For my 2020 exhibition, Summer’s Eve, I created a series of paintings that considered the archetype of the punished woman. I utilized compositional techniques to create distance between the viewer and the subjects to explore the idea of the figure withholding something from the viewer, and in that secrecy, gaining something for herself. My 2021 exhibition, If She Floats, continued this thread, using the image of a pool of water to reference the history of women accused of being witches and then drowned during “swim tests.” Rather than a place of peril, I explored water as a space of possibility, for birth and for transformation. This series introduced goddesses and earth spirits, and I began using the pool as a barrier between the figures and the viewer. The pool of water remains a central image in my newest work. These paintings feature female figures who commune with nature and with their own reflections. Portals are a recurring image, and the landscapes are lush and alluring.

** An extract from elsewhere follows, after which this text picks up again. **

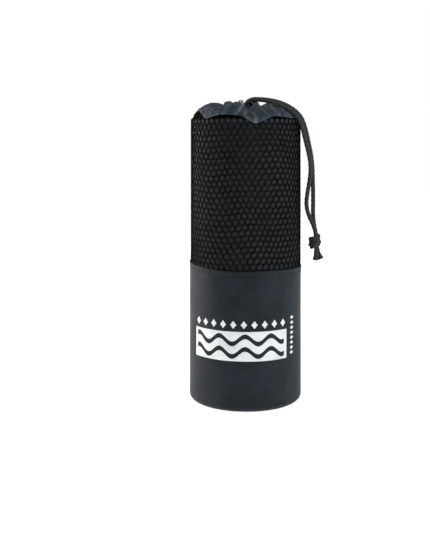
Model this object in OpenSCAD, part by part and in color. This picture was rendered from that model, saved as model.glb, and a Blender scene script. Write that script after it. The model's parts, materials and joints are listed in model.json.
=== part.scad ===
// Quick-dry towel, rolled up in its drawstring pouch.
// Millimetres, +Z up. The origin is the centre of the pouch's underside and the front faces -Y.
// Bearings turn from the front (-Y) towards the right (+X).

/* [Pouch] */
// Outer diameter just above the rounded foot
foot_d = 78.4; // [77.6:0.2:79.6]
// Outer diameter at the shoulder, where the casing starts
shoulder_d = 76; // [75.6:0.2:76.4]
// Height of the wall, from the ground to the shoulder
wall_h = 195; // [194:1:198]
// Height of the woven sleeve, from the ground to the waist seam
sleeve_h = 93; // [70:1:120]
// Thickness of the wall cloth
cloth_t = 0.8; // [0.6:0.1:0.8]
// Radius of the foot's rounding
foot_round = 4; // [3:0.5:5]

/* [Seams] */
// Thickness of the tapes and seam allowances inside the pouch
tape_t = 0.5; // [0.3:0.1:0.5]
// Height of the waist tape
waist_tape_h = 8; // [6:1:10]
// Height of the tape under the casing
mouth_tape_h = 4.5; // [3:0.5:6]
// Width of the binding on the base seam
binding_w = 1.8; // [1:0.1:3]
// Bearing of the side seams
side_seam_bearing = 180; // [150:5:210]
// Width of the side seams' allowance, in degrees round the pouch
side_seam_angle = 8; // [5:1:12]
// Diameter of the sewing thread
thread_d = 0.6; // [0.4:0.1:0.8]

/* [Casing] */
// Number of gathers that the cord pulls the casing into
gather_count = 7; // [7:1:7]
// Bearing of the fold that the drawcord comes out of
exit_bearing = 4.5; // [4.5:0.5:4.5]
// Radius of the cord's ring when the mouth is drawn in
ring_r = 20.5; // [20.5:0.5:21]
// Height of the cord's ring when the mouth is drawn in
ring_z = 203.5; // [203.4:0.1:203.5]
// How far the gathers' backs bulge over the straight line from shoulder to ring
bulge = 2.6; // [2:0.1:2.8]
// Thickness of the folded casing
casing_t = 1; // [0.8:0.1:1.2]
// Gap between two gathers, in degrees
gather_gap = 0.6; // [0.4:0.1:1]
// Outer radius of the tunnel
tunnel_r = 2.3; // [2.2:0.1:2.3]
// Radius of the hole that both strands come out of
exit_r = 4; // [3.9:0.1:4.2]

/* [Drawcord] */
// Diameter of the cord
cord_d = 3; // [2.8:0.1:3]
// Radial clearance of the cord in its tunnel
cord_play = 0.1; // [0.05:0.01:0.2]
// Width of the knot
knot_d = 8.8; // [8:0.2:9.2]
// Height of the knot
knot_h = 10.6; // [9.6:0.2:11]

/* [Towel] */
// Diameter of the rolled towel
towel_d = 72; // [70:0.5:72]
// Height of the roll: the towel's width folded in four
towel_h = 190; // [185:1:190]
// Thickness of the overlocked edge
edge_t = 0.35; // [0.2:0.05:0.35]
// Width of the overlocked edge, in degrees round the roll
edge_angle = 9; // [6:1:12]
// Top of the hanging loop
loop_top = 209.4; // [206:0.1:210]
// Width of the hanging loop across its arch
loop_w = 7.6; // [6:0.2:8]
// Width of the loop's strap
strap_w = 4.4; // [3.6:0.2:5]
// Thickness of the loop's strap
strap_t = 0.9; // [0.6:0.1:1.2]

/* [Hidden] */
$fn = 96;
shoulder_r = shoulder_d / 2;
foot_r = foot_d / 2;
step = 360 / gather_count;
towel_z = cloth_t + tape_t + 0.3;
towel_top = towel_z + towel_h;
towel_r = towel_d / 2;
base_r = foot_r - foot_round;
casing_gap = 0.2;
arc_steps = 8;
cord_sides = 8;
knot_at = [48.2, -5.9, 110.1];
knot_pinch = 0.62;
loop_at = [-3.5, 11.5];
tail_end_d = 3.8;

// Routes of the two strands, from the casing over the right shoulder to the knot.
front_route = [
    [-0.2, -22, 203.8], [0.8, -22.1, 205.2], [2.1, -22.3, 206.3], [3.6, -22.6, 207], [5.6, -22.9, 207.3],
    [8.8, -23.2, 207.3], [12.4, -23.3, 206.9], [17, -23, 206.1], [22, -22.2, 204.6], [26.6, -21.4, 202.7],
    [30.7, -20.5, 200.2], [34.1, -19.4, 197.1], [36.6, -17.9, 193.2], [38.1, -16.1, 188.6],
    [39.5, -14.2, 183.4], [41.1, -12.2, 177.6], [42.6, -10.4, 172], [43.8, -8.9, 166.2], [44.2, -8, 160],
    [43.6, -7.7, 153], [42.5, -7.7, 146], [41.7, -7.7, 139], [42.2, -7.7, 133.4], [44, -7.7, 128],
    [46.2, -7.7, 123.2], [47.7, -7.7, 119], [48.1, -7.7, 117], [48.1, -7.7, 115.4]];
back_route = [
    [-0.2, -18.7, 204.1], [0.8, -18.8, 205.5], [2.1, -18.9, 206.7], [3.6, -19.1, 207.4], [5.6, -19.4, 207.8],
    [8.4, -19.7, 207.8], [12.6, -19.7, 207.5], [17.6, -19.3, 206.8], [22.8, -18.5, 205.5], [28, -17.6, 203.3],
    [32.7, -16.5, 200.3], [36.3, -15.1, 196.8], [38.8, -13.4, 192.4], [40.6, -11.5, 187], [42.1, -9.6, 181.4],
    [43.5, -7.7, 175.6], [44.8, -6, 169.6], [45.6, -4.8, 163.6], [46, -4.2, 157.6], [46.2, -4.1, 151.6],
    [46.4, -4.1, 145.6], [46.5, -4.1, 138.6], [46.5, -4.1, 132], [46.9, -4.1, 126], [47.8, -4.1, 120.6],
    [48.5, -4.1, 117], [48.5, -4.1, 115.4]];
tail_1_route = [[49, -7.4, 104.8], [49, -7.4, 103.6], [49, -7.4, 100.4], [48.9, -7.4, 97]];
tail_2_route = [[49.6, -4.2, 104.7], [49.6, -4.2, 103.6], [50.9, -4.3, 100.4], [52.6, -4.4, 97.6]];

// Outer radius of the wall at a height above the foot's rounding.
function wall_r(z) = shoulder_r + (foot_r - shoulder_r) * (wall_h - z) / (wall_h - foot_round);

// Points of an arc round centre c, from angle a to angle b.
function arc(c, r, a, b, n = arc_steps) =
    [for (i = [0:n]) let (t = a + (b - a) * i / n) c + r * [cos(t), sin(t)]];

// Outline of a tape that lies inside the wall from z0 to z1.
function inner_tape(z0, z1) = [
    [wall_r(z0) - cloth_t, z0], [wall_r(z1) - cloth_t, z1],
    [wall_r(z1) - cloth_t - tape_t, z1], [wall_r(z0) - cloth_t - tape_t, z0]
];

// The gathers' outer line, as an arc from the shoulder to the cord's ring.
casing_foot = [shoulder_r, wall_h + casing_gap];
casing_top = [ring_r, ring_z + tunnel_r - 0.1];
casing_chord = casing_top - casing_foot;
casing_len = norm(casing_chord);
casing_r = (pow(casing_len / 2, 2) + pow(bulge, 2)) / (2 * bulge);
casing_up = [casing_chord[1], -casing_chord[0]] / casing_len;
casing_c = (casing_foot + casing_top) / 2 - casing_up * (casing_r - bulge);
casing_a = atan2(casing_foot[1] - casing_c[1], casing_foot[0] - casing_c[0]);
casing_b = atan2(casing_top[1] - casing_c[1], casing_top[0] - casing_c[0]);
casing_a_in = asin((casing_foot[1] - casing_c[1]) / (casing_r - casing_t));

// Turns an outline round the axis, from one bearing over an angle.
module turned(from = 0, angle = 360) {
    rotate([0, 0, from - 90]) rotate_extrude(angle = angle) children();
}

// Places children on one gather's share of the ring.
module gather_span(k) {
    turned(exit_bearing + (k - 1) * step + gather_gap / 2, step - gather_gap) children();
}

// Direction of a route at one of its points.
function along(p, i) = let (a = p[max(i - 1, 0)], b = p[min(i + 1, len(p) - 1)]) (b - a) / norm(b - a);
// Points of a ring round c, square to direction d.
function ring(c, d, r) =
    let (u0 = cross(d, [0, 1, 0]), u = u0 / norm(u0), v = cross(d, u))
    [for (s = [0:cord_sides - 1]) let (t = s * 360 / cord_sides) c + r * (cos(t) * u + sin(t) * v)];

// A tube swept along a route, from one diameter to another.
module swept(p, d0, d1) {
    n = len(p);
    m = cord_sides;
    points = [for (i = [0:n - 1]) each ring(p[i], along(p, i), (d0 + (d1 - d0) * i / (n - 1)) / 2)];
    sides = [for (i = [0:n - 2], s = [0:m - 1]) let (t = (s + 1) % m)
        [i * m + s, i * m + t, (i + 1) * m + t, (i + 1) * m + s]];
    first = [for (s = [m - 1:-1:0]) s];
    last = [for (s = [0:m - 1]) (n - 1) * m + s];
    polyhedron(points, concat([first], sides, [last]));
}

// Pouch

module base_disc() {
    color("#2b303a") cylinder(h = cloth_t, r = base_r);
}

module base_seam_binding() {
    color("#1c2026") translate([0, 0, cloth_t])
        difference() {
            cylinder(h = tape_t, r = base_r);
            translate([0, 0, -1]) cylinder(h = tape_t + 2, r = base_r - binding_w);
        }
}

module lower_sleeve() {
    foot_c = [base_r, foot_round];
    color("#2b303c") turned() polygon(concat(
        arc(foot_c, foot_round, -90, 0),
        [[wall_r(sleeve_h), sleeve_h], [wall_r(sleeve_h) - cloth_t, sleeve_h]],
        arc(foot_c, foot_round - cloth_t, 0, -90)));
}

module sleeve_side_seam() {
    color("#242833") turned(side_seam_bearing - side_seam_angle / 2, side_seam_angle)
        polygon(inner_tape(foot_round + 2, sleeve_h - waist_tape_h / 2 - 0.5));
}

module net_sleeve() {
    color("#141414") turned() polygon([
        [wall_r(sleeve_h), sleeve_h], [shoulder_r, wall_h],
        [shoulder_r - cloth_t, wall_h], [wall_r(sleeve_h) - cloth_t, sleeve_h]]);
}

module net_side_seam() {
    color("#101010") turned(side_seam_bearing - side_seam_angle / 2, side_seam_angle)
        polygon(inner_tape(sleeve_h + waist_tape_h / 2 + 0.5, wall_h - mouth_tape_h - 0.5));
}

module waist_tape() {
    color("#1c2026") turned()
        polygon(inner_tape(sleeve_h - waist_tape_h / 2, sleeve_h + waist_tape_h / 2));
}

module waist_stitching() {
    z = sleeve_h - 2.5;
    color("#3c4454") turned() translate([wall_r(z) + thread_d / 2 + 0.02, z]) circle(d = thread_d, $fn = 16);
}

module mouth_tape() {
    color("#1c2026") turned() polygon(inner_tape(wall_h - mouth_tape_h, wall_h));
}

// The hole between the first and the last gather.
module cord_exit() {
    rotate([0, 0, exit_bearing - 90]) translate([ring_r, 0, ring_z - 10]) cylinder(h = 20, r = exit_r);
}

module gather(k) {
    color("#37404f") difference() {
        gather_shell(k);
        if (k == 1 || k == gather_count) cord_exit();
    }
}

module gather_shell(k) {
    gather_span(k) difference() {
        union() {
            polygon(concat(
                arc(casing_c, casing_r, casing_a, casing_b),
                arc(casing_c, casing_r - casing_t, casing_b, casing_a_in)));
            translate([ring_r, ring_z]) circle(r = tunnel_r, $fn = 32);
        }
        translate([ring_r, ring_z]) circle(r = cord_d / 2 + cord_play, $fn = 32);
    }
}

// Drawcord

module drawcord_run(k) {
    color("#262c2e") difference() {
        gather_span(k) translate([ring_r, ring_z]) circle(d = cord_d, $fn = 32);
        if (k == 1 || k == gather_count) cord_exit();
    }
}

module drawcord_front() {
    color("#262c2e") swept(front_route, cord_d, cord_d);
}

module drawcord_back() {
    color("#262c2e") swept(back_route, cord_d, cord_d);
}

module cord_knot() {
    half = knot_h / 2;
    belly = knot_d / 2;
    neck = belly * knot_pinch + 1;
    color("#20262a") translate([knot_at[0], knot_at[1], knot_at[2]]) rotate_extrude()
        polygon([[0, -half], [neck, -half], [belly, -half / 2], [belly, half / 2], [neck, half], [0, half]]);
}

module cord_tail_1() {
    color("#20262a") swept(tail_1_route, cord_d, tail_end_d);
}

module cord_tail_2() {
    color("#20262a") swept(tail_2_route, cord_d, tail_end_d);
}

// Towel

module towel_roll() {
    color("#3a3c3f") translate([0, 0, towel_z]) cylinder(h = towel_h, r = towel_r);
}

module towel_edge_stitching() {
    color("#2c2e31") turned(side_seam_bearing + 40, edge_angle) polygon([
        [towel_r, towel_z + 2], [towel_r + edge_t, towel_z + 2],
        [towel_r + edge_t, towel_top - 2], [towel_r, towel_top - 2]]);
}

module hang_loop() {
    rise = loop_top - towel_top - loop_w / 2;
    color("#b9b09c") translate([loop_at[0] - strap_w / 2, loop_at[1], towel_top])
        rotate([90, 0, 90]) linear_extrude(height = strap_w) difference() {
            union() {
                translate([0, rise]) circle(d = loop_w);
                translate([-loop_w / 2, 0]) square([loop_w, rise]);
            }
            translate([0, rise]) circle(d = loop_w - 2 * strap_t);
            translate([-loop_w / 2 + strap_t, -1]) square([loop_w - 2 * strap_t, rise + 1]);
        }
}

base_disc();
base_seam_binding();
lower_sleeve();
sleeve_side_seam();
net_sleeve();
net_side_seam();
waist_tape();
waist_stitching();
mouth_tape();
gather(1);  // gather_1
gather(2);  // gather_2
gather(3);  // gather_3
gather(4);  // gather_4
gather(5);  // gather_5
gather(6);  // gather_6
gather(7);  // gather_7
drawcord_run(1);  // drawcord_run_1
drawcord_run(2);  // drawcord_run_2
drawcord_run(3);  // drawcord_run_3
drawcord_run(4);  // drawcord_run_4
drawcord_run(5);  // drawcord_run_5
drawcord_run(6);  // drawcord_run_6
drawcord_run(7);  // drawcord_run_7
drawcord_front();
drawcord_back();
cord_knot();
cord_tail_1();
cord_tail_2();
towel_roll();
towel_edge_stitching();
hang_loop();
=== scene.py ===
import json
import math

import bmesh
import bpy
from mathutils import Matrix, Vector
import numpy as np


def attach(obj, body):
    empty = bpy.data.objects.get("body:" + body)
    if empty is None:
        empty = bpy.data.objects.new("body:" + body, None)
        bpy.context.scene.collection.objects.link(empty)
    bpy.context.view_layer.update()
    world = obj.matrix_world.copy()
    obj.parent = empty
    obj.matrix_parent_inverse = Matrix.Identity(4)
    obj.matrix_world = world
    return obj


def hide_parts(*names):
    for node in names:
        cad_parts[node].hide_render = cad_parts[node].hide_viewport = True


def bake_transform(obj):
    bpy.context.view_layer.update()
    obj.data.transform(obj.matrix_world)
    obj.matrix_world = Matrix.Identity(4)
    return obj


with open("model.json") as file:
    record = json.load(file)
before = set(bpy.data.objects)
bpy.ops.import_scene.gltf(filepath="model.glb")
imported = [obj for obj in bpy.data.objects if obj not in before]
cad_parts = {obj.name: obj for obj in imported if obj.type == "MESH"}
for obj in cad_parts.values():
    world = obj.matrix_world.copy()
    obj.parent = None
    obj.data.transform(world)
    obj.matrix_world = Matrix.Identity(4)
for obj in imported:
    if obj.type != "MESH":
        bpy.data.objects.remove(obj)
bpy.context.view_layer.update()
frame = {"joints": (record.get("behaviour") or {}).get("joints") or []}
rng = np.random.RandomState(7)
PI = math.pi
MM = 0.001


# Small maths helpers. Lengths in this script are millimetres until a mesh is made, and bearings are radians
# from the front (-Y) towards +X.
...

My practice is motivated by the tradition in Western art history of depicting the female body as an object to be looked upon, rather than a subject herself. In my own work, I seek to complicate the viewer’s ability to fully consume my paintings and the female figures therein. I do this in many ways: I utilize cropping, overlapping, color shifts, and moments of abstraction; I build the figures in loose and overlapping layers; I imply a narrative that remains unresolved; I cast the figure’s gaze outside the canvas where the viewer cannot meet it. I’m interested in the idea of a painting keeping secrets, and for me these strategies allow my paintings to hold something back from the viewer.

The central figures in my recent work are mothers: they hold swollen bellies, await the transformation of birth, and bask in the presence of new life. Yet to have a mother-body is to be always precarious. Intertwined in these depictions of motherhood are elements of danger: stormy skies, claw-like waves on the water, and portals to the unknown. Like Cezanne’s bathers, my figures approach the water as a space of potential pleasure, but danger is also present. My intention is to imbue my figures with a complexity and subjectivity such that they cannot be fully known.